Tamayo’s music, which adds a Quechua twist to Korea’s K-pop music, has been dubbed “Q-pop”. Each song from his debut album Amaru, released in August, is inspired by Incan mythology. The title itself refers to a mythic double-headed snake.

In his performances, Tamayo dances flamboyantly — using the highly choreographed dance moves of a K-pop star — to a backing of traditional Andean musical instruments such as pan flutes and rain sticks.

Although he was born in the capital Lima, Tamayo was raised in the culture of the Andes Mountains, the ancestral home of the Incas and other Indigenous groups.

As the only child of Yolanda Pinares, an Andean artist who sings in Spanish and Quechua, Tamayo grew up listening to a broad range of Latin American folk music.

He often waited for his mother backstage, as she juggled stage performance with busking and bartending.

Pinares wove Andean tradition into Tamayo’s everyday life. She would even pack his school lunchbox with foods from the Peruvian highlands such as “cancha” — toasted corn kernels — and “tarwi”, an Andean legume.

But those lunchtime snacks raised eyebrows among his schoolmates in the capital. That, combined with his timid demeanour and atypical looks — a skinny frame, bushy eyebrows and pronounced cheekbones — led to bullying.

“I felt this internalised racism,” he said. “I was timid as a boy.”
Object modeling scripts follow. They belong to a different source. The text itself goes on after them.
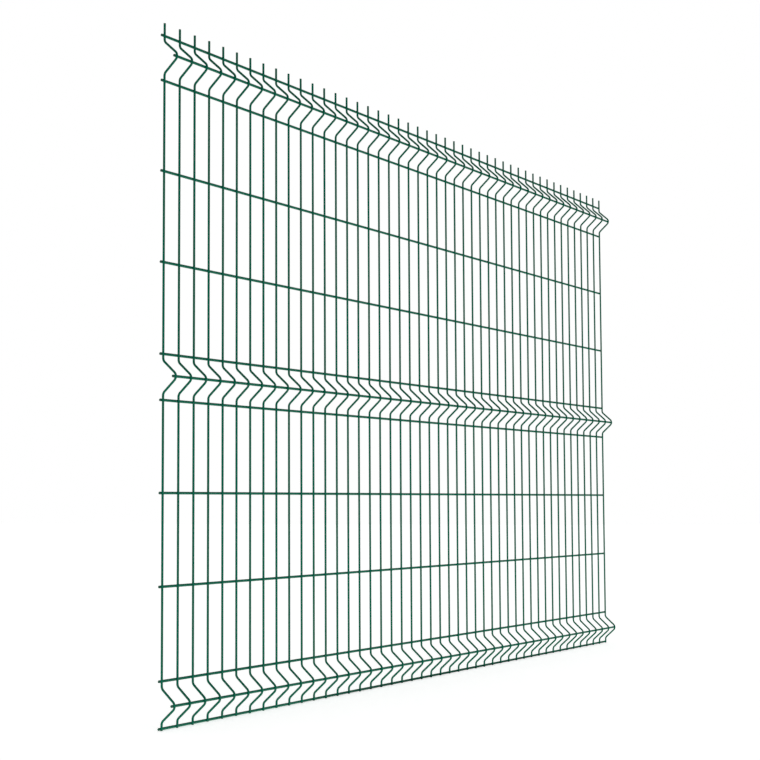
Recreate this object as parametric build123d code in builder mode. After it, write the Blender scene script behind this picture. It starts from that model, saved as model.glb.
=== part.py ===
"""Welded mesh fence panel, stiffened by V-shaped folds.

The panel is a lattice of steel wire. Upright wires stand side by side at one pitch, and
crosswires run behind them and are welded to each upright. Three folds press the lattice
forward into a V: one at the top, one at mid height and one at the bottom. Each fold has a
crosswire below it, one inside its nose and one above it. Between the folds lie flat
fields of tall meshes. The uprights end in bare barbs above the top crosswire.

Each wire is a square bar with the cross-section area of the real round wire, so the bars
touch on flats where they are welded, and the lattice weighs what the real one does. The
lattice is divided into bands, one for each fold and each field. A fold's band ends just
outside its outer crosswires, where the field's uprights carry on.

+Z is up, +X runs along the panel and the folds point to -Y. The origin is on the back of
the lowest crosswire, behind the first upright, in the plane that bears on the posts.
"""

import os
from math import pi, radians, sqrt, tan

from build123d import *

# Panel
panel_length = 2484.0

# Uprights
upright_pitch = 55.0
upright_diameter = 5.0
barb_length = 26.5
stub_length = 0.6

# Crosswires
crosswire_diameter = 6.0
field_meshes = 3
mesh_height = 200.0

# Folds
fold_height = 100.0
fold_depth = 34.0
fold_angle = 48.6
bend_radius = 12.0

# Bands, from the ground up
fold_names = ["bottom_fold", "middle_fold", "top_fold"]
field_names = ["lower_field", "upper_field"]


def bar_side(diameter):
    """Side of the square bar that has the cross-section area of a round wire."""
    return diameter * sqrt(pi) / 2


upright_side = bar_side(upright_diameter)
crosswire_side = bar_side(crosswire_diameter)

# Places across the panel's thickness, from the posts forward
crosswire_y = -crosswire_side / 2
upright_y = -crosswire_side - upright_side / 2

# As many uprights as the crosswires can carry, which pass the end ones by what is left
upright_count = int((panel_length - upright_side) / upright_pitch) + 1
row_length = (upright_count - 1) * upright_pitch
crosswire_overhang = (panel_length - row_length) / 2

# Heights of the folds, from the lowest crosswire up
fold_step = fold_height + field_meshes * mesh_height
fold_bases = [n * fold_step for n in range(len(fold_names))]
top_crosswire = fold_bases[-1] + fold_height

# How far a fold's band and the lowest ends of the uprights pass the crosswire's centre
end_length = crosswire_side / 2 + stub_length

# Half heights of a fold, at its nose and where it leaves the panel's plane
nose_half = bend_radius * tan(radians(fold_angle / 2))
root_half = nose_half + fold_depth / tan(radians(fold_angle))


def fold_bends(base):
    """Bends of an upright through the fold that stands on base, from below.

    The nose is a short flat that stands for the round bend, and carries the crosswire.
    """
    middle = base + fold_height / 2
    return [
        (upright_y, middle - root_half),
        (upright_y - fold_depth, middle - nose_half),
        (upright_y - fold_depth, middle + nose_half),
        (upright_y, middle + root_half),
    ]


def fold_crosswires(base):
    """Centres of the crosswires below, inside and above the fold that stands on base."""
    return [
        (crosswire_y, base),
        (crosswire_y - fold_depth, base + fold_height / 2),
        (crosswire_y, base + fold_height),
    ]


def field_crosswires(base):
    """Centres of the crosswires between the meshes of the field above a fold."""
    return [(crosswire_y, base + fold_height + n * mesh_height) for n in range(1, field_meshes)]


def build_band(node, low, high, bends, centres):
    """Build and export the band of lattice between the heights low and high.

    Each upright turns at bends, and each crosswire is centred on one of centres. Both
    are pairs of a place across the panel's thickness and a height.
    """
    with BuildPart() as upright:
        with BuildLine(Plane.YZ) as run:
            Polyline((upright_y, low), *bends, (upright_y, high))
        with BuildSketch(Plane.XY.offset(low)):
            with Locations((0, upright_y)):
                Rectangle(upright_side, upright_side)
        sweep(path=run.line, transition=Transition.RIGHT)

    with BuildPart() as band:
        with GridLocations(upright_pitch, 0, upright_count, 1, align=(Align.MIN, Align.CENTER)):
            add(upright.part)
        with BuildSketch(Plane.YZ.offset(-crosswire_overhang)):
            with Locations(*centres):
                Rectangle(crosswire_side, crosswire_side)
        extrude(amount=panel_length)

    band.part.label = node
    export_step(band.part, f"parts/{node}.step")


os.makedirs("parts", exist_ok=True)

for node, base in zip(fold_names, fold_bases):
    low = base - end_length
    if base == fold_bases[-1]:
        high = top_crosswire + barb_length
    else:
        high = base + fold_height + end_length
    build_band(node, low, high, fold_bends(base), fold_crosswires(base))

for node, base in zip(field_names, fold_bases):
    low = base + fold_height + end_length
    high = base + fold_step - end_length
    build_band(node, low, high, [], field_crosswires(base))
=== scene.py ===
"""Looks of the welded mesh fence panel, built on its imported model.

The uprights, the crosswires and the welds between them are round here, with the real bends,
and stand for the plain bars of the frame's model.
"""

import logging
import math
from dataclasses import dataclass, field
from enum import Enum

import bmesh
import bpy
from mathutils import Matrix, Vector


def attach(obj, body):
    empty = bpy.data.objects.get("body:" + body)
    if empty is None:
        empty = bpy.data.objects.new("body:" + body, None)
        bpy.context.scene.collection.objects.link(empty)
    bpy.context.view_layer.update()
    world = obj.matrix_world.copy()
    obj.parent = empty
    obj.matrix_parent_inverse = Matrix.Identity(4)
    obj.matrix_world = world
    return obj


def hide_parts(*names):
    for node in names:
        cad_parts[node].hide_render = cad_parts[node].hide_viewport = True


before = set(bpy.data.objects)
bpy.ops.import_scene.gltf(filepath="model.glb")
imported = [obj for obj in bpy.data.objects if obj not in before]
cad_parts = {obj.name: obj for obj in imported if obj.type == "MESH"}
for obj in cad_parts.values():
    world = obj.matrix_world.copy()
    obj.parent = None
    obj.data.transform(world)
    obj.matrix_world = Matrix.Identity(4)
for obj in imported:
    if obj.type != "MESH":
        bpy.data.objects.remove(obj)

MM = 0.001
BANDS = ("bottom_fold", "lower_field", "middle_fold", "upper_field", "top_fold")
CLEAN_WHITE = "#ffffff"

# Attributes on the points of a wire's centreline, as the class Stop gives them
GIRTH = "girth"
BARE = "bare"
BEND = "bend"

# Sockets of a Mix node that mixes colours. By name, they can't be told from its others
MIX_SHARE = 0
MIX_FIRST = 6
MIX_SECOND = 7
MIX_RESULT = 2

log = logging.getLogger("fence_panel")


class Seat(Enum):
    """Part of the uprights on which a crosswire is welded."""

    FLAT = "flat"
    NOSE = "nose"


def linear(code: str) -> tuple[float, float, float, float]:
    """Turn an sRGB hex colour to a linear one.

    Args:
        code: The colour, such as "#085b45".

    Returns:
        Linear red, green, blue and an alpha of 1.
    """
    levels = [int(code[start : start + 2], 16) / 255 for start in (1, 3, 5)]
    red, green, blue = (v / 12.92 if v <= 0.04045 else ((v + 0.055) / 1.055) ** 2.4 for v in levels)
    return red, green, blue, 1.0


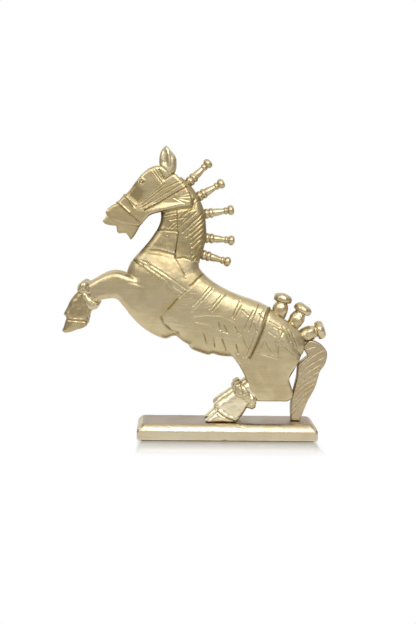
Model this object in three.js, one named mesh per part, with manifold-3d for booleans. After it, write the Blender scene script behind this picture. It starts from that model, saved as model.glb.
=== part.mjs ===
// Horse figurine: a sawn and rounded wooden horse, rearing, clad in thin sheet metal,
// on a clad wooden plinth. Millimetres, +Z up, X from nose to tail, Y away from the viewer.
// The origin is the centre of the plinth's underside. Everything above the plinth is drawn
// with heights measured from the soles of the hind hooves.

import * as THREE from 'three';
import { mergeVertices } from 'three/addons/utils/BufferGeometryUtils.js';
import Module from 'manifold-3d';

const wasm = await Module();
wasm.setup();

// Sheet metal and fits
const sheetThickness = 0.8;
const trimThickness = 1.1;
const fitGap = 0.3;
const sheetHem = 0.5;

// Height of the horse from the soles to the tips of the ears. The side views below are drawn
// at one size and scaled to it
const horseHeight = 275.5;

// Plinth
const plinthLength = 182;
const plinthWidth = 52;
const plinthHeight = 16.5;
const crownWidth = 7;
const crownHeight = 7.5;
const plinthCornerRadius = 2.5;

// Screws that come up through the plinth
const screwRadius = 1.9;
const screwHeadRadius = 3.6;
const screwHeadHeight = 3;
const screwRecess = 1.5;
const screwBite = 14;

// Spacing of the near and far legs, and of the two ears, from the middle plane
const forelegOffset = 10.5;
const hindLegOffset = 10.9;
const earOffset = 8;

// Turned pegs of the mane: two rings, a tapered shank, a collar and a ball
const pegRingRadius = 5.2;
const pegRingLength = 4.3;
const pegRingGroove = 0.9;
const pegSwellRadius = 4;
const pegWaistRadius = 2.8;
const pegShankLength = 10.5;
const pegCollarRadius = 3.8;
const pegCollarLength = 3;
const pegBallRadius = 5;
const pegSink = 0.6;
const pegTenonRadius = 2.2;
const pegTenonLength = 9;

// Finials of the rump
const finialBulbRadius = 7.5;
const finialBulbLength = 12.5;
const finialWaistRadius = 5.6;
const finialCapRadius = 9.3;
const finialCapLength = 8.5;
const finialTenonRadius = 2.4;
const finialSink = 3.5;
const finialTenonLength = 9;

// Tail board and the dowel that holds it to the rump
const tailHalfThickness = 6.2;
const tailShift = 2;
const tailEdgeRound = 1.8;
const dowelRadius = 2;
const dowelLength = 20;

const turnedSides = 8;
const rodSides = 6;

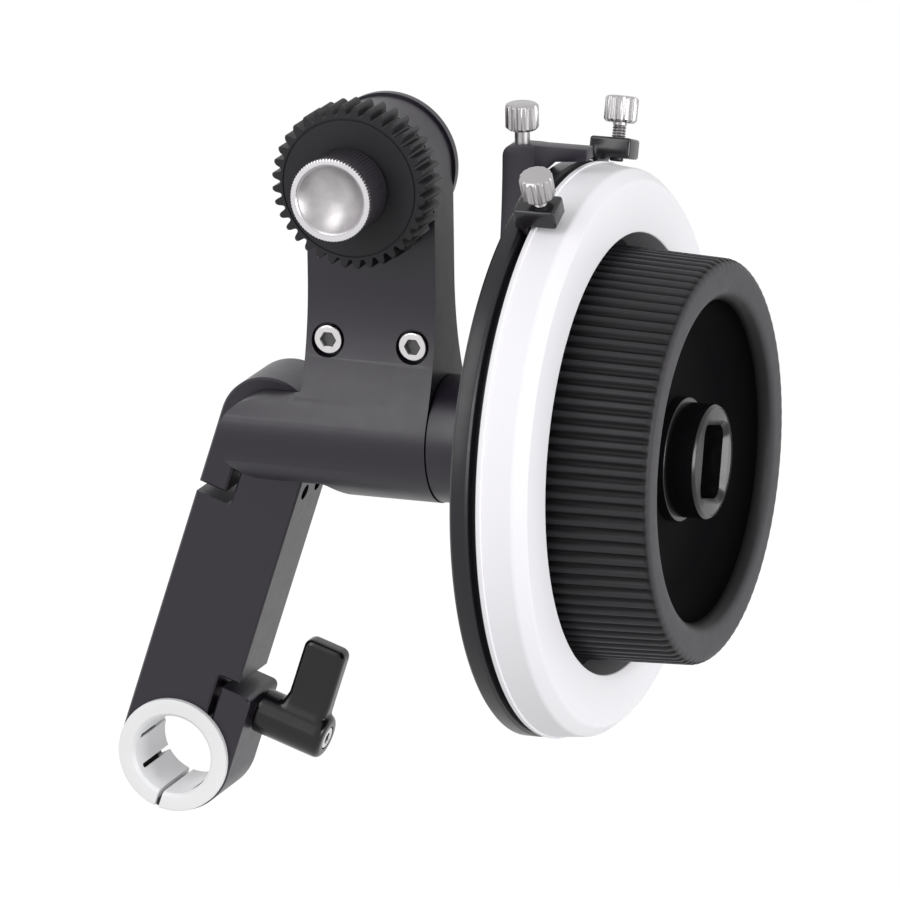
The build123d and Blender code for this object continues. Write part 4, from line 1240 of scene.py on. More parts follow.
@dataclass
class ClampLever:
    """The black clamp lever with its flat paddle and the bright screw in its end."""

    arm: SwingArm
    start: float = 11.35
    end: float = 25.25
    hub_radius: float = 4.3
    hub_round: float = 1.2
    hub_edge: float = 0.3
    paddle: Flat = (15.95, 24.25)
    paddle_top: float = 29.9
    paddle_edge: float = 1.1
    half_thickness: float = 2.1
    corner: float = 1.6
    corner_degrees: float = 88.0
    knee: float = 6.0
    left_flare: tuple[Flat, ...] = ((1.6, 0.0), (0.9, 3.4), (0.0, 6.2))
    blend: float = 5.6
    blend_foot_share: float = 0.55
    blend_width_share: float = 0.84
    chain_step: float = 0.5
    voxel: float = 0.24
    smoothing: float = 0.5
    smooth_rounds: int = 7
    crease: float = 75.0
    screw: SocketScrew = SocketScrew(2.1, 2.0, 2.0, 1.0, 0.3)
    screw_gap: float = 0.15

    def _thickness(self, up: float) -> float:
        """Give the paddle's half thickness at a height, with the blend into the hub."""
        foot = self.arm.stud_height + self.hub_radius * self.blend_foot_share
        rise = (up - foot) / self.blend
        if rise >= 1:
            return self.half_thickness
        rise = max(0.0, rise)
        wide = self.hub_radius * self.blend_width_share
        return self.half_thickness + (wide - self.half_thickness) * (1 - math.sqrt(1 - (1 - rise) ** 2))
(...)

Music has long been a way for Tamayo to process his struggles. He first took to the stage at age seven with his mother. By age 14, he was writing songs for her. Later, he learned to use social media to promote her work.

But he went in his own direction when he started to pen his own songs at age 22.

“I was born on the stage,” Tamayo said. “But it was different when I began to write my own songs.”

Departing from his mother’s folk-centred sound, Tamayo’s music embraced contemporary influences like the genre-bending stylings of Spanish singer Rosalía and K-pop icons Girls’ Generation and BTS.

But Tamayo mixes those inspirations with the sounds and rhythms he grew up with. “I wanted to reclaim my identity with my words and my compositions, to explain where I came from.”